Thursday, April 02, 2009

Seafood fraud is a big problem

USA Today says seafood fraud is a big problem.

What is seafood fraud? According to a USA Today story, which refers to a report on seafood fraud by the Government Accountability Office:

Sometimes excessive amounts of water, ice or breading are added to increase weight, sometimes seafood is shipped through an intermediate country to avoid customs duties, and sometimes packages are labeled as containing more seafood than they actually do, called short-weighting, the GAO report says. It was released this month.

The Food and Drug Administration is hearing about species substitution — selling cheap fish, often in fillet form, as more expensive species — "with increasing frequency," says spokeswoman Stephanie Kwisnek.

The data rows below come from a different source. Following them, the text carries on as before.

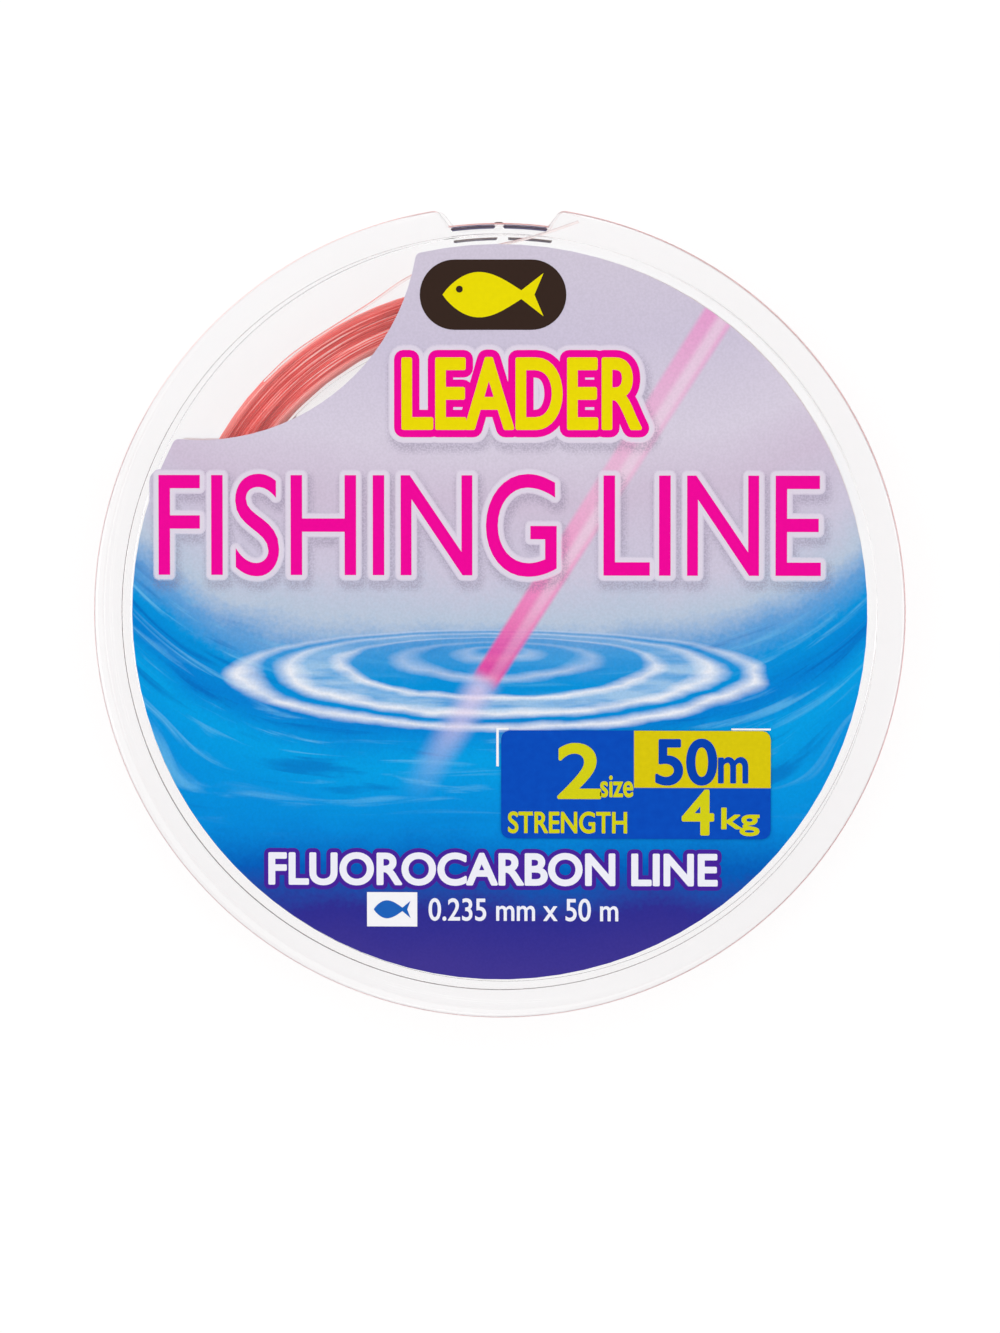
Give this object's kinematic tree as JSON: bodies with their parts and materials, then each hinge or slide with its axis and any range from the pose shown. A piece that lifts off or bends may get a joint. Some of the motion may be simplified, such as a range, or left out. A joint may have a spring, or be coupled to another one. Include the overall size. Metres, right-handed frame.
{
  "type": "fishing line spool",
  "caption": "Flat clear plastic spool with thin notched flanges on a hollow drum, wound with coral pink fishing line, with a round printed label on each face.",
  "frame": {"origin": "centre of the bottom face: the spool's axis, at the rear rim's outer face", "axes": "+Z along the spool's axis, from the rear face to the front label's face; +Y from the axis to the notch in the rims; +X to the right when the front label is read upright"},
  "size_m": [0.066, 0.0656, 0.0082],
  "materials": {
    "clear_plastic": "clear moulded polystyrene, glossy",
    "clear_tape": "thin clear adhesive tape",
    "line": "translucent coral pink monofilament, glossy",
    "rear_label": "coated paper, printed, satin",
    "front_label": "coated film label, printed, satin",
    "sticker": "thin printed sticker, matt"
  },
  "bodies": {
    "root": {"rear_half": "clear_plastic", "front_half": "clear_plastic", "start_tape": "clear_tape", "line_coil": "line", "line_tail": "line", "rear_label": "rear_label", "front_label": "front_label", "spec_sticker": "sticker"}
  },
  "joints": []
}
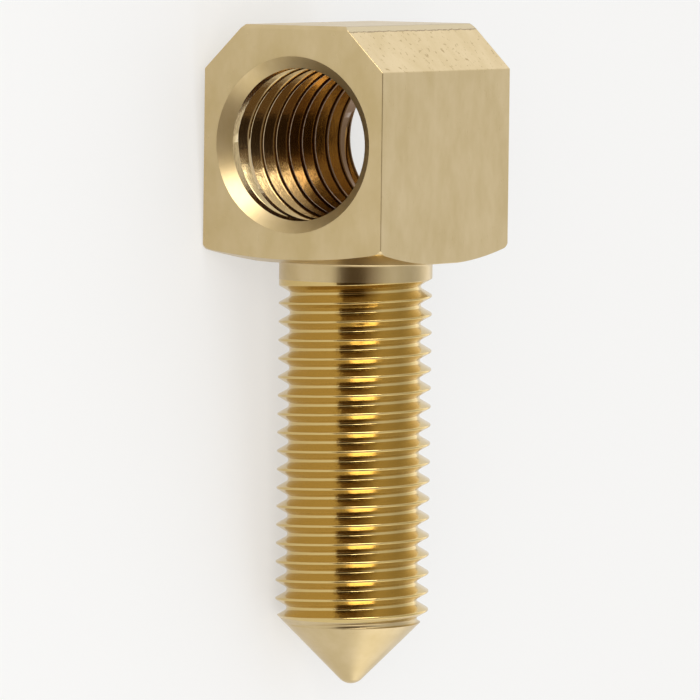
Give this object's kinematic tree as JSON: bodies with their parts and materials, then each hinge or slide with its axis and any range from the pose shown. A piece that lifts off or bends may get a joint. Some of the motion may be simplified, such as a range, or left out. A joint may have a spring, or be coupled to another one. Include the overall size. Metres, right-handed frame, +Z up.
{
  "type": "brass nut with threaded shank",
  "caption": "Brass block nut tapped across for a screw, on an integral threaded shank with a cone point; it screws in and carries a cross screw.",
  "frame": {"origin": "centre of the bounding box, at the floor that the part lies on", "axes": "+X runs from the head to the point of the shank (the shank dips 4.1 degrees below it, because the head is wider than the thread), +Y along the cross hole, +Z up"},
  "size_m": [0.0518, 0.02, 0.017],
  "materials": {
    "turned_brass": "milled and turned free-cutting brass, left bright, with faint cutter marks and a thin dull tarnish"
  },
  "bodies": {
    "root": {"nut_body": "turned_brass"}
  },
  "joints": []
}
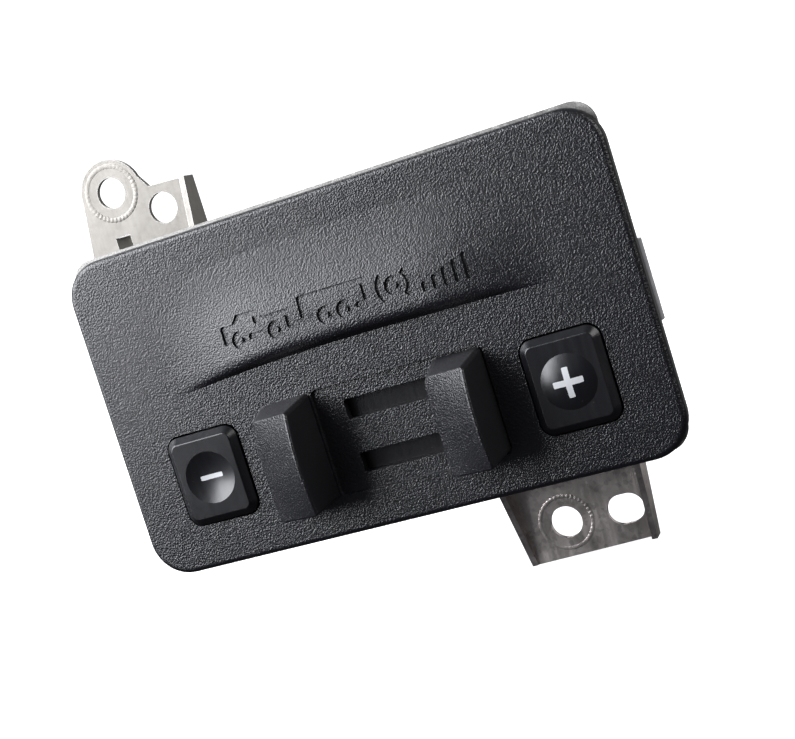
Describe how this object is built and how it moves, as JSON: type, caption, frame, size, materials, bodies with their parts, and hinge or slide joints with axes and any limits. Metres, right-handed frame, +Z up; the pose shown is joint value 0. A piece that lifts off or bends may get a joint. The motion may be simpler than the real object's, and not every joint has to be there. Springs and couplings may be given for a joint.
{
  "type": "brake controller unit",
  "caption": "Dash-mounted trailer brake controller: grained black bezel with thumb rest, sliding brake lever and gain buttons, cast case and zinc brackets.",
  "frame": {"origin": "midway between the two bracket screw holes, in the plane where the brackets rest on the dash structure", "axes": "+X to the driver's right, +Y into the dash, +Z up; the bezel faces -Y"},
  "size_m": [0.1182, 0.0862, 0.1074],
  "materials": {
    "bezel_abs": "fine leather-like grain",
    "lever_abs": "fine grain on the face, smooth ends",
    "smooth_abs": "smooth matt",
    "frame_nylon": "moulded, lightly textured",
    "acetal": "natural acetal",
    "button_abs": "semi-gloss",
    "mark_white": "white second shot",
    "silicone": "translucent grey silicone",
    "stop_rubber": "matt rubber",
    "galvanised_steel": "speckled galvanised sheet",
    "zinc_plated_steel": "bright zinc, rolled and handled",
    "spring_steel": "tempered strip and wire",
    "ground_steel": "ground and polished",
    "nickel_magnet": "nickel plate",
    "screw_steel": "zinc plated, machine screws",
    "rivet_aluminium": "drawn aluminium",
    "cast_aluminium": "die cast, bead blasted",
    "board_green": "solder mask",
    "connector_nylon": "glass-filled nylon",
    "pin_brass": "tinned brass",
    "chip_black": "moulded epoxy",
    "led_clear": "clear epoxy",
    "capacitor_sleeve": "heat-shrunk sleeve",
    "choke_copper": "enamelled copper",
    "thermal_silicone": "soft gap pad",
    "label_film": "blank silver film"
  },
  "bodies": {
    "module": {"bezel": "bezel_abs", "front_frame": "frame_nylon", "minus_dome": "silicone", "plus_dome": "silicone", "lever_stops": "stop_rubber", "case_gasket": "stop_rubber", "chassis_plate": "galvanised_steel", "upper_bracket": "zinc_plated_steel", "lower_bracket": "zinc_plated_steel", "side_clip": "spring_steel", "return_springs": "spring_steel", "guide_rods": "ground_steel", "bezel_screws": "screw_steel", "board_screws": "screw_steel", "power_board_screws": "screw_steel", "case_screws": "screw_steel", "bracket_rivets": "rivet_aluminium", "clip_rivet": "rivet_aluminium", "rear_case": "cast_aluminium", "control_board": "board_green", "power_board": "board_green", "board_header": "connector_nylon", "header_pins": "pin_brass", "controller_chips": "chip_black", "position_sensor": "chip_black", "power_transistors": "chip_black", "button_leds": "led_clear", "filter_capacitors": "capacitor_sleeve", "filter_choke": "choke_copper", "shunt_resistor": "choke_copper", "thermal_pad": "thermal_silicone", "connector_shell": "connector_nylon", "connector_pins": "pin_brass", "rating_label": "label_film"},
    "brake_lever": {"brake_lever": "lever_abs", "lever_shutter": "smooth_abs", "lever_carriage": "acetal", "lever_screws": "screw_steel", "sensor_magnet": "nickel_magnet"},
    "minus_button": {"minus_button": "button_abs", "minus_mark": "mark_white"},
    "plus_button": {"plus_button": "button_abs", "plus_mark": "mark_white"}
  },
  "joints": [
    {"name": "brake_slide", "type": "slide", "parent": "module", "child": "brake_lever", "axis": [-1, 0, 0], "range_m": [0, 0.018], "stiffness_N_per_m": 150, "springref_m": -0.02, "deforming": ["return_springs"]},
    {"name": "minus_press", "type": "slide", "parent": "module", "child": "minus_button", "axis": [0, 1, 0], "range_m": [0, 0.0015], "stiffness_N_per_m": 1200, "springref_m": -0.0008, "deforming": ["minus_dome"]},
    {"name": "plus_press", "type": "slide", "parent": "module", "child": "plus_button", "axis": [0, 1, 0], "range_m": [0, 0.0015], "stiffness_N_per_m": 1200, "springref_m": -0.0008, "deforming": ["plus_dome"]}
  ]
}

What does the seafood industry say about seafood fraud? "It's an industry-wide issue," says Gavin Gibbons of the industry's National Fisheries Institute. The GAO report says that seafood companies routinely receive written solicitations to buy fraudulent products. But the report says that when the National Fisheries Institute forwarded several solicitations to the FDA last year, the agency took no action, because insufficient funding forced the FDA to focus on health concerns ahead of fraud.

Until we get some solutions for seafood fraud, customers will have some sketicism about seafood, and that isn't good for anybody.